Elizabeth Nill, 61, had a dream of becoming a president of a community college when she went to Harvard Business School in the late 1970s. But even though colleagues told her she didn’t have the temperament for such a job, she spent years pursuing her dream.

She worked as an assistant dean at Harvard but then realized “I didn’t have the stamina or patience to be a college president.”

She later became a chief operating officer of a philanthropic organization and then tried her hand as a managing director for a consulting firm. But last year she ditched it all to launch a clothing company, Shibui Design, based in Cape Cod.

Jonathan Sherman, 24, of Columbus, Ohio, pictured himself making movies from an early age and went to film school to study his dream craft even though some people, including family members, advised him not to.

Turns out, the naysayers were right. At the end of college, he realized the film industry was not for him, and he now has his sights set on marketing as a career, something he discovered while doing a brand marketing internship at Lego. “As much as I loved film, this new career turned a whole other light on for me,” said Sherman.

It’s hard to say whether Nill was meant to be a fashion maven or whether marketing will turn out to be Sherman’s career destiny.

Clearly, they’re both passionate about their newfound paths. But is passion enough to fuel your career dreams?

Blinded by passion
It may not be, according to Patrick Carroll, an assistant professor of psychology at Ohio State University at Lima and co-author of a recent study on career dreams published in the journal Social Cognition. Too often, he said, we’re so blinded by our passion that we might not listen to common sense, even if we may be doomed to never reach lifelong career aspirations.

“It’s not enough to tell people they fall short and it’s not enough to tell them they won’t achieve what they envision,” he said about his research. “People aren’t good at calculating the potential consequences of failure.”

Carroll’s research, which included business and psychology students at Ohio State, found that just telling students they didn’t have the grade point average or the aptitude or skills to make it in a particular program or career wasn’t enough to derail their aspirations. The students had to be hit over the head with graphic descriptions of failure and the prospect of no employment possibilities before they considered giving up on a goal.

Carroll stressed that his research isn’t about finding a way “to kill a dream or make a dream die.” It’s about offering a reality check that can be helpful for students and professionals assessing their career prospects. Even though it may bring short-term disappointment, he said, it can potentially “maximize long-term mental health.”

Dealing in career reality, he added, is even more important in this tight job market. “As the economy becomes more uncertain, more people with higher qualifications are competing for fewer job opportunities,” he said.

Now, more than ever, you have to have the right experience, background, and skills and desire to make it in your chosen profession or job.

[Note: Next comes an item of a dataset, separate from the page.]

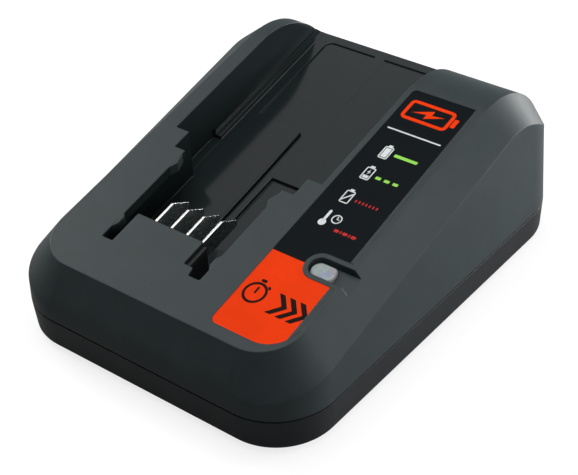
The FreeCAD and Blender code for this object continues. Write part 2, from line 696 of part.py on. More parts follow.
def chip(x, y, length, width, height, legs):
    """Moulded chip with gull legs along both long sides."""
    body = centred_box(x, y, BOARD_TOP_Z + 0.3, length, width, height)
    pieces = [body]
    for index in range(legs):
        leg_x = x + (index - (legs - 1) / 2) * 1.27
        pieces.append(centred_box(leg_x, y, BOARD_TOP_Z, 0.5, width + 2.4, 0.5))
    return fuse(pieces)


def mains_terminals():
    """Two-way pin housing where the mains conductors plug in."""
    x, y = MAINS_PLACE
    housing = centred_box(x, y, BOARD_TOP_Z, 14.0, 9.0, 11.0)
    cuts = [centred_box(x + side * 3.2, y + 2.0, BOARD_TOP_Z + 3.0, 4.4, 8.0, 6.0) for side in (-1, 1)]
    return housing.cut(fuse(cuts))


def cord_gland():
    """Bush with an inner flange; the mains cord passes through its bore."""
    body = gland_place(GLAND_RADIUS, HALF_DEPTH - WALL - 4.0, HALF_DEPTH - 0.3)
    flange = gland_place(GLAND_RADIUS + 2.0, HALF_DEPTH - WALL - 4.5, HALF_DEPTH - WALL - 0.7)
    bore = gland_place(GLAND_BORE_RADIUS, HALF_DEPTH - 15.0, HALF_DEPTH + 5.0)
    return body.fuse(flange).removeSplitter().cut(bore)


# Fasteners and feet

def pan_screw(x, y, head_z, head_radius, head_height, radius, length):
    """Screw driven upwards: a domed head with a cross slot below a plain shank."""
    head = cylinder(x, y, head_z, head_radius, head_height)
    edge = [item for item in head.Edges if item.BoundBox.ZMax < head_z + 0.01]
    head = head.makeFillet(head_height * 0.5, edge[:1])
    slots = [centred_box(x, y, head_z - 1.0, head_radius * 1.2, 0.9, 1.0 + head_height * 0.5)]
    slots.append(centred_box(x, y, head_z - 1.0, 0.9, head_radius * 1.2, 1.0 + head_height * 0.5))
    shank = cylinder(x, y, head_z + head_height, radius, length - 1.2)
    point = Part.makeCone(radius, 0.6, 1.2, Vector(x, y, head_z + head_height + length - 1.2))
    return fuse([head.cut(fuse(slots)), shank, point])


def board_screw(x, y):
    """Screw driven down through the board into its post."""
    screw = pan_screw(0.0, 0.0, 0.0, 2.8, 1.6, BOARD_SCREW_RADIUS - 0.05, 5.5)
    screw.rotate(Vector(0, 0, 0), X_AXIS, 180.0)
    screw.translate(Vector(x, y, BOARD_TOP_Z + 1.65))
    return screw


def rubber_foot(x, y):
    foot = cylinder(x, y, 0.0, FOOT_RADIUS - 0.05, FOOT_HEIGHT + FOOT_SEAT)
    edge = [item for item in foot.Edges if item.BoundBox.ZMax < 0.01]
    return foot.makeFillet(0.4, edge[:1])


def identical(makers, places):
    return Part.makeCompound([makers(x, y) for x, y in places])


def build():
    blades = [blade(index) for index in range(len(BLADE_NAMES))]
    core, bobbin, winding = transformer_parts()
    choke_core, choke_winding = choke_parts()
    status, accent = label_outlines()
    head_z = WELL_TOP_Z - 2.4
    parts = {
        "upper_housing": upper_housing(),
        "base_housing": base_housing(),
        "status_label": label(status),
        "accent_label": label(accent),
        "led_lens": lens(),
        "status_led": chip(WINDOW_X - WINDOW_RADIUS + 0.5 + LENS_LENGTH / 2, WINDOW_Y, 3.2, 2.8, 1.1, 2),
        "terminal_block": terminal_block(blades),
        "circuit_board": circuit_board(blades),
        "transformer_core": core,
        "transformer_bobbin": bobbin,
        "transformer_winding": winding,
        "choke_core": choke_core,
        "choke_winding": choke_winding,
        "input_capacitor": can(32.0, -6.0, 8.0, 25.0),
        "output_capacitors": identical(lambda x, y: can(x, y, 5.0, 12.0), ((-30.0, 20.0), (-30.0, 32.0))),
        "filter_capacitor": centred_box(-10.0, 54.0, BOARD_TOP_Z, 8.0, 16.0, 13.0),
        "bridge_rectifier": centred_box(24.0, 50.0, BOARD_TOP_Z, 4.0, 15.0, 12.0),
        "input_fuse": fuse_tube(-24.0, 50.0),
        "mains_terminals": mains_terminals(),
        "primary_heat_sink": heat_sink(8.0, 20.0, 30.0, 16.0),
        "switching_transistor": tab_transistor(4.6, 20.0),
        "secondary_heat_sink": heat_sink(-14.0, 20.0, 24.0, 14.0),
        "output_diode": tab_transistor(-17.4, 20.0),
        "controller_chip": chip(-10.0, -24.0, 10.0, 4.0, 1.6, 7),
        "optocoupler": chip(10.0, -18.0, 5.0, 6.4, 3.2, 2),
        "cord_gland": cord_gland(),
        "housing_screws": identical(
            lambda x, y: pan_screw(x, y, head_z, 3.5, 2.4, SCREW_RADIUS - 0.05, 12.0), HOUSING_SCREWS),
        "board_screws": identical(board_screw, BOARD_SCREWS),
        "rubber_feet": identical(rubber_foot, FOOT_PLACES),
    }
    for name, piece in zip(BLADE_NAMES, blades):
        parts[name] = piece
    return parts


os.makedirs("parts", exist_ok=True)
for name, shape in build().items():
    shape.exportStep("parts/" + name + ".step")
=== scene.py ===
import math

import bmesh
import bpy
from mathutils import Matrix, Vector


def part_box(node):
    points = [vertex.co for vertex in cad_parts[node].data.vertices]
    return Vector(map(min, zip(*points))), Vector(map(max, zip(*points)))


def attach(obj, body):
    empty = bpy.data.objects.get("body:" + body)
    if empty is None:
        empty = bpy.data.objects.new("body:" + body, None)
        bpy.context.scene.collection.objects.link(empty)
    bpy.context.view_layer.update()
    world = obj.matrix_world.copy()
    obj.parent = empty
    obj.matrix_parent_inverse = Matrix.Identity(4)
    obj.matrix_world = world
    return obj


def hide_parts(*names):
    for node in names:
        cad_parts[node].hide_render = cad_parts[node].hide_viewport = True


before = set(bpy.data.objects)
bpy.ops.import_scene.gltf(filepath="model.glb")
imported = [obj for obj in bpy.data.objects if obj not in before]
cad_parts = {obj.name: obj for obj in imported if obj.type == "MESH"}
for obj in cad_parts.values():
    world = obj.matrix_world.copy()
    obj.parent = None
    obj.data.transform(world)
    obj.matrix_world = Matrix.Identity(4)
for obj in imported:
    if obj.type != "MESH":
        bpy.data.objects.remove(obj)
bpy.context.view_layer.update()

bl_info = {
    "name": "Battery charger finish",
    "version": (1, 0, 0),
    "blender": (4, 5, 0),
    "location": "3D View > Sidebar > Charger",
    "description": "Dresses the battery charger: moulded shells, printed labels, window and stage",
    "category": "Object",
}

MM = 0.001
BODY = "root"

# The deck rises towards the rear. The black label lies along it, so its rear edge fixes the deck's height.
_, LABEL_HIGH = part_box("status_label")
DECK_RISE = 0.235
LABEL_TOP_AT_REAR = LABEL_HIGH.z
LABEL_REAR_Y = LABEL_HIGH.y
LABEL_SINK = 0.10 * MM          # how far the labels' faces lie below the deck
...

But how do you go about getting an honest take on whether you’re really cut out for it?

‘Follow your passions’
Sandy Sexton, 50, who lives in Knoxville, Tenn., recently attended a leadership program where she took a Myers-Briggs personality assessment test. She believes the test helped her solidify her decision to ultimately leave information technology after 25 years in the industry and pursue a career in life coaching.

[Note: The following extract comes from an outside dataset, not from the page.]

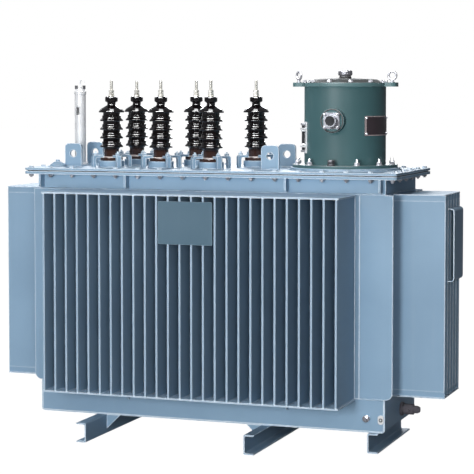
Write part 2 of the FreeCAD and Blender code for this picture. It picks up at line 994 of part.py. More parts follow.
def earth_pad():
    """Oval pad with a hole for an earthing strap."""
    bend = pad_width * 0.48
    oval = rounded_rectangle(pad_width / 2, pad_tall / 2, bend)
    pad = plate(oval, "xz", -half_width - pad_thickness, pad_thickness)
    hole = rod(pad_hole / 2, Vector(0, -half_width - pad_thickness, 0), pad_thickness,
               Vector(0, 1, 0))
    place = Vector(half_length - pad_from_end, 0, tray_bottom + pad_lift)
    return pad.cut(hole).translated(place)


# ---------------------------------------------------------------- assembly
def both_sides(front):
    return group([front, mirrored_y(front)])


def both_ends(right):
    return group([right, mirrored_x(right)])


def tank_nodes():
    stiffeners = front_stiffeners()
    brackets = front_brackets()
    lids = right_fin_lids()
    front_wall = front_fin_wall()
    right_wall = right_fin_wall()
    shelves = front_fin_shelves()
    return {
        "left_skid": channel(left_skid_x, -1, skid_reach),
        "middle_skid": channel(middle_skid_x, 1, skid_reach),
        "right_skid": channel(right_skid_x, 1, half_width + short_skid_proud),
        "skid_gussets": skid_gussets(),
        "tray_floor": tray_floor(),
        "tray_ends": both_ends(right_tray_end()),
        "tray_sides": both_sides(front_tray_side()),
        "front_fin_wall": front_wall,
        "rear_fin_wall": mirrored_y(front_wall),
        "right_fin_wall": right_wall,
        "left_fin_wall": mirrored_x(right_wall),
        "side_corner_strips": four_corners(front_right_strip()),
        "end_corner_strips": four_corners(front_right_end_strip()),
        "front_fin_shelves": shelves,
        "rear_fin_shelves": mirrored_y(shelves),
        "end_fin_lids": group(lids + [mirrored_x(lid) for lid in lids]),
        "band_sides": both_sides(front_band_side()),
        "band_ends": both_ends(right_band_end()),
        "flange_sides": both_sides(front_flange_bar()),
        "flange_ends": both_ends(right_flange_bar()),
        "cover_gasket": cover_gasket(),
        "cover_plate": cover_plate(),
        "band_stiffeners": group(stiffeners + [mirrored_y(rib) for rib in stiffeners]),
        "shelf_brackets": group(brackets + [mirrored_y(rib) for rib in brackets]),
        "front_name_plate": front_name_plate(),
        "end_bracket": end_bracket(),
        "drain_valve": drain_valve(),
        "earth_stud": earth_stud(),
        "earth_pad": earth_pad(),
    }


def cover_nodes():
    nodes = {}
    for side, x in (
        ("left", -half_length + left_lug_from_end),
        ("right", half_length - right_lug_from_end),
    ):
        nodes[f"{side}_lifting_lugs"] = both_sides(lifting_lug(x, -lug_row_y))
    rows = {
        "front": (front_bushing_from_end, front_bushing_y),
        "rear": (rear_bushing_from_end, rear_bushing_y),
    }
    for row, (places, y) in rows.items():
        clamps = []
        studs = []
        for side, place in zip(("left", "middle", "right"), places):
            x = place - half_length
            nodes[f"{row}_{side}_bushing"] = porcelain(x, y)
            clamps += bushing_clamp(x, y)
            studs.append(terminal_stud(x, y))
        nodes[f"{row}_bushing_clamps"] = group(clamps)
        nodes[f"{row}_terminal_studs"] = group(studs)
    nodes["level_tube"] = level_tube()
    nodes["level_tube_cap"] = level_tube_cap()
    nodes["filler_plug"] = filler_plug()
    return nodes


def changer_nodes():
    return {
        "changer_seat": changer_seat(),
        "changer_drum_flange": changer_drum_flange(),
        "changer_drum": changer_drum(),
        "changer_lid": changer_lid(),
        "changer_cap": changer_cap(),
        "changer_eye_bolts": changer_eye_bolts(),
        "changer_sight_boss": changer_sight_boss(),
        "changer_sight_bezel": changer_sight_bezel(),
        "changer_sight_glass": changer_sight_glass(),
        "changer_name_plate": changer_name_plate(),
        "changer_oil_gauge": changer_oil_gauge(),
        "changer_gauge_glass": changer_gauge_glass(),
    }


def main():
    os.makedirs("parts", exist_ok=True)
    nodes = {**tank_nodes(), **cover_nodes(), **changer_nodes()}
    whole = Part.makeCompound(list(nodes.values())).BoundBox
    shift = Vector(-whole.Center.x, -whole.Center.y, -whole.ZMin)
    for name, shape in nodes.items():
        shape.translated(shift).exportStep(f"parts/{name}.step")
    print("pieces", len(nodes), "shift", round(shift.x, 3), round(shift.y, 3), round(shift.z, 3))


main()
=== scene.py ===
import json
import math

import bpy
from mathutils import Matrix, Vector


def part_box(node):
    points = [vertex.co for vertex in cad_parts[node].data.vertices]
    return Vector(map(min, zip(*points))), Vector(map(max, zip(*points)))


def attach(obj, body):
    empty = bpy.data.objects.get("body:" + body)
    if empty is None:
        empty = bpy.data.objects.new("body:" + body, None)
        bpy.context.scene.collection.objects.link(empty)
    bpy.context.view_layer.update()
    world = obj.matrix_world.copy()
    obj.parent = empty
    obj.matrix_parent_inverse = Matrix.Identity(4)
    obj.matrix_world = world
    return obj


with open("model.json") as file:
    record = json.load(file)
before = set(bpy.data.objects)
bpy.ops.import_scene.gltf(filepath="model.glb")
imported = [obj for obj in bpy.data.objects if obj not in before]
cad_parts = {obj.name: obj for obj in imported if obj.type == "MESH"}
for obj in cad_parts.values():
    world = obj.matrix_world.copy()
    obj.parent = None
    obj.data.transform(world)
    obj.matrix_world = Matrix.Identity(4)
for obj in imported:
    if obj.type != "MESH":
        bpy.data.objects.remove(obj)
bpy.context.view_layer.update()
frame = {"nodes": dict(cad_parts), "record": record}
nodes = frame["nodes"]
print("frame loaded:", len(nodes), "nodes")


# a small kit for editing by hand in code

def deselectAll():
    if bpy.context.mode != "OBJECT":
        bpy.ops.object.mode_set(mode="OBJECT")
    bpy.ops.object.select_all(action="DESELECT")


def takeUp(piece):
    deselectAll()
    piece.select_set(True)
    bpy.context.view_layer.objects.active = piece


def clearPick(selectMode):
    bpy.ops.object.mode_set(mode="EDIT")
    bpy.context.tool_settings.mesh_select_mode = selectMode
    bpy.ops.mesh.select_all(action="DESELECT")
    bpy.ops.object.mode_set(mode="OBJECT")


def pickFaces(piece, wanted):
    # leaves the piece in edit mode with the wanted faces selected, by their middle and normal
    clearPick((False, False, True))
    for face in piece.data.polygons:
        face.select = wanted(face.center, face.normal)
    bpy.ops.object.mode_set(mode="EDIT")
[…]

The assessment, she said, “showed I would be happiest working with people and places with ideas, and helping inspire people to reach their dreams.” She used a life coach a few years earlier and came to the conclusion that that was the best career direction for her.

“People who know me professionally think I’m nuts,” Sexton said, adding that she has to “get my husband comfortable with me quitting my day job.” But she won’t be derailed.

“You’ve got to follow your passions, because if you don’t, you’ll end up failing in things you follow that are not your passions,” she said.

Dreams into reality
Paula Caligiuri, human resource management professor and director of the Center for Human Resource Strategy, Rutgers University, said dreaming helps individuals discover things about themselves. Too often, she believes we force kids too early to find something “practical or live in the real world.”

“It’s absolutely, 100 percent, OK to dream,” she said.

She offered three questions you can ask yourself for determining whether you’re likely to make dreams a reality:

1. What is the nature of the career dream with respect to underlying abilities? Some career dreams are bound by natural ability or can be achieved as a function of raw motivation. “Becoming a professional athlete” is an example of the former. “Becoming a millionaire” is an example of the latter. In some cases, there really is a natural limit for the given career. Healthy self-awareness and a track record often suggest that the person possesses the raw talent to make a career dream come true.

2. Does he or she have the strength of character to overcome doubters and naysayers? The self-fulfilling prophecy comes into play when people are told that their dreams are unrealistic (especially when the words are uttered by those who are trusted). It is not surprising that many people lose their ability to dream about careers somewhere between the late teens or early twenties, the time when the dominant message is that one should “get serious about one’s future.” At this age, many young people often have a less-developed sense of self and listen to the advice.

3. Is he or she realistic about the process? Outside of Hollywood, dream careers do not happen overnight. When a person has set well-articulated, reasonable, and measurable goals to guide his or her path to the dream career, then the dream career becomes a more realistic career.

As for Nill, she has set realistic goals for her new career designing custom-fit 1950s-inspired dresses for women. She recently opened her first store in Cape Cod and figures she has a year and a half in savings before she has to give up on her dream.

With no experience in fashion or manufacturing, Nill has naysayers when it comes to her new dream — most pointedly her financial adviser who cautions her against spending down her assets to pursue her new passion.

But no one could dissuade her, just as they couldn’t decades earlier. “Once we get our sights on something, as human beings, we’re going to stay with it until we run into bumps ourselves,” she said.